Now I know this is an extreme example, as Hollywood often offers, but I do think it hits a cord for us today. “It’s my identity.” I wonder where do we find our own identities? In what we do? In our family? In our relationship to God? God created Sabbath because God longs to be in relationship with us, longs for us to seek refuge in God. God does not want us to burn out of our jobs or be absent from our lives because of our work—God calls us to be whole people. Remembering the Sabbath, acknowledging our identity as God’s children and spending time with God helps us to keep order in our lives so that we may best live.
As Christians, we not only have the ten commandments to offer us guidance, but the gift of God’s son Jesus to show us how best to live. However, in our gospel passage for today we see an angry, violent Jesus. He is at his wit’s end. Somehow in the business of the temple has taken precedent of worshipping there. If you are like me, you do not particularly like this image of Jesus—whipping a cord around, overturning tables yelling at people. This is not how I think about my Savior. However, sometimes it is only through yelling and the crashing of tables that we can hear what someone is saying to us—even what God is saying. Sometimes tough love is necessary. And, as a commentator notes, “we should not make the quick assumption that because Jesus is our Savior, he is perpetually well pleased with us” (Gloer, 2008 97).

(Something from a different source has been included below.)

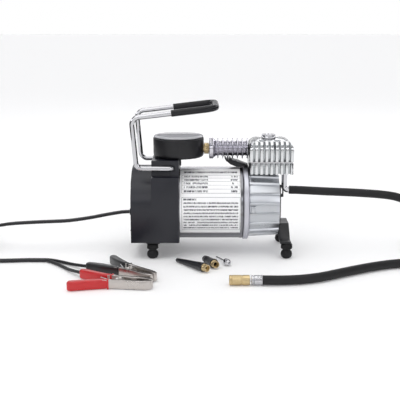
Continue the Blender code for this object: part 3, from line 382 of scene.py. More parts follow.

In this passage, Jesus is challenging the status quo of the temple. The animals being bought and the money changers’ actions alone are not bad—both needed to be at the temple for folks on pilgrimage who needed to buy an animal to offer as sacrifice and change their coins to the pay the temple tax. What angered Jesus was that these actions of buying and selling had become the focus of the temple, rather than the worship of God. The temple was dedicated to the purposes of God, but in actuality stood in opposition to it (Gloer 2008 97). The sellers and the money changers had forgotten whose they were. They had begun to worship the idol of money making rather than God. They had created a marketplace void of Sabbath rest—and God was not pleased.

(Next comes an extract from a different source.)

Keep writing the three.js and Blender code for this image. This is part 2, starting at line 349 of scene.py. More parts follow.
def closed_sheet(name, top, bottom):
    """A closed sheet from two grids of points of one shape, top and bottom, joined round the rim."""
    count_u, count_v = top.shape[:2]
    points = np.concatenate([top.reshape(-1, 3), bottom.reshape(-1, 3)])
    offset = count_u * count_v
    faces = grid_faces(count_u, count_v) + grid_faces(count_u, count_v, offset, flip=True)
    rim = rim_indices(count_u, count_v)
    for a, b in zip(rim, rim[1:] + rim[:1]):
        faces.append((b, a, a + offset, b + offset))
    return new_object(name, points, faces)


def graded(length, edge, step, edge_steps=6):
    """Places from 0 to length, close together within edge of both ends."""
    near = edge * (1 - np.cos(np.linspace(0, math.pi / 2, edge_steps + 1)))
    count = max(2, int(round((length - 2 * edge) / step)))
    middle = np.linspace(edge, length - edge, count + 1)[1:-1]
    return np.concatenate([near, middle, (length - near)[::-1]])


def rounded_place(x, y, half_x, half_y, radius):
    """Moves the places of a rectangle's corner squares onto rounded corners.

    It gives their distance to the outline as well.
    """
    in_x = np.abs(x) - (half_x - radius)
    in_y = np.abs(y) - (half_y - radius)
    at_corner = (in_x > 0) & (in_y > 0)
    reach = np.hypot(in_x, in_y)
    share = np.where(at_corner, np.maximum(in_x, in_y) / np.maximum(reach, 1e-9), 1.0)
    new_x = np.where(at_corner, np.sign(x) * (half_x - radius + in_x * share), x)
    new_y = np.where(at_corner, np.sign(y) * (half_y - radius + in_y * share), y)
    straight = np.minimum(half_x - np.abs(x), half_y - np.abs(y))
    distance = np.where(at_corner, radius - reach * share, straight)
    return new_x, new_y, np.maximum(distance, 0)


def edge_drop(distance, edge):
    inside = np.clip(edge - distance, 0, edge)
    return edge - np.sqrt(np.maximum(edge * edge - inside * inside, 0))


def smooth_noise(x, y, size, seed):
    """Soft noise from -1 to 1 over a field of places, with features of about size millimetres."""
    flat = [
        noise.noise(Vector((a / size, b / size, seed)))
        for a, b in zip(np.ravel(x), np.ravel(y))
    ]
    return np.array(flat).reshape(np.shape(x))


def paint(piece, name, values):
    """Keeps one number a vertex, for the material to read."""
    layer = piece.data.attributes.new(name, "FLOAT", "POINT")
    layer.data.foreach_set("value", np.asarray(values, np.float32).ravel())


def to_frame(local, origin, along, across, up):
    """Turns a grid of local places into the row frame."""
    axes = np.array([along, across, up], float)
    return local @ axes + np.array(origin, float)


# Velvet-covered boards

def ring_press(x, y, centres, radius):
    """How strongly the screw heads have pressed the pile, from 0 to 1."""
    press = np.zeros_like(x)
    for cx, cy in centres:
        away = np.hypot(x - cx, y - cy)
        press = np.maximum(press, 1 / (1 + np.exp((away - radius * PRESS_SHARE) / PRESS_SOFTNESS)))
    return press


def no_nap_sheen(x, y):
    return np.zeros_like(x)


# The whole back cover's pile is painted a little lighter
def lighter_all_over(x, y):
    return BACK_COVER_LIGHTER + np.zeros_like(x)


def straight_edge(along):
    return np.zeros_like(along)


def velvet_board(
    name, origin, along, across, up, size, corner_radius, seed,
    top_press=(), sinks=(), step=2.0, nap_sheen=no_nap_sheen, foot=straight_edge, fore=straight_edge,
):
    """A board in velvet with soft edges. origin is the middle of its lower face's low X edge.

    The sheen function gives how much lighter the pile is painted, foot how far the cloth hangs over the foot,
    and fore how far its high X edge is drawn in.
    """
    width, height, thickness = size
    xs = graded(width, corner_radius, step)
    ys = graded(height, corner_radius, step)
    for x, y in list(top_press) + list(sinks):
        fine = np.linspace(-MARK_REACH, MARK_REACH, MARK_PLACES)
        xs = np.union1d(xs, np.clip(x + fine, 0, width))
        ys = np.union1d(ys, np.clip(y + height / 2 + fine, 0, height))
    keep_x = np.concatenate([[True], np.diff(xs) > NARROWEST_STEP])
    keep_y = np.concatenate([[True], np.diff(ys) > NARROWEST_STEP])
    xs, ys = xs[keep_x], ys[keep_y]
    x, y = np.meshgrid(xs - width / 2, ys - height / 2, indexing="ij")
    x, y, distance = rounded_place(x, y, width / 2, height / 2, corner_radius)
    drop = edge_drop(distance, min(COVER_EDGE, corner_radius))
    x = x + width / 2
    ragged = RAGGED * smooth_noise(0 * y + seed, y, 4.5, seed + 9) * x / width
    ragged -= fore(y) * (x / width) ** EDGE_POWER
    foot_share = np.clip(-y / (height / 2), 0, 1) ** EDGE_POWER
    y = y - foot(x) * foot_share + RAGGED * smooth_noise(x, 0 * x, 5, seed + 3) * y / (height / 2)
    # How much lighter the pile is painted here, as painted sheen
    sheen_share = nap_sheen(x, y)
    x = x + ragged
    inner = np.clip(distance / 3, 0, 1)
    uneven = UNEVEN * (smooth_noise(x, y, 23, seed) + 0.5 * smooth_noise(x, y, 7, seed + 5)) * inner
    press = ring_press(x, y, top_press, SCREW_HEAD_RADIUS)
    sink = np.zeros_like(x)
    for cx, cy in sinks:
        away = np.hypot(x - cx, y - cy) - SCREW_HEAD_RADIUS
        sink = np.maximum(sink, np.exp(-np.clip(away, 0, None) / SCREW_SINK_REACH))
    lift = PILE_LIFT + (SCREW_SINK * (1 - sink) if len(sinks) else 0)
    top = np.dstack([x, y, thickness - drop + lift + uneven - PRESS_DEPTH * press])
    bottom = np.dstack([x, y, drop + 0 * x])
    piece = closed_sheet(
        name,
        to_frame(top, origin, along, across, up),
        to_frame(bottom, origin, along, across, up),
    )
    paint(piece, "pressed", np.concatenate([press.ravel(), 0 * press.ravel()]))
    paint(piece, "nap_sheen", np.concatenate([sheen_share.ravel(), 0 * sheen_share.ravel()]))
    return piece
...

God is not pleased when we neglect his commandments because that means we are wandering from God towards ways of death, rather than with God toward the life God intends. God wants to be our companion in life!
Remember the Sabbath, acknowledging that you are children of God and rest is mandatory for living. Remember the Ten Commandments as you do the greatest commandment, so that they may guide your life and that you may enjoy life as God intends. And if you are really ambitious try to memorize the Westminster Shorter Catechism. . . or not. Amen.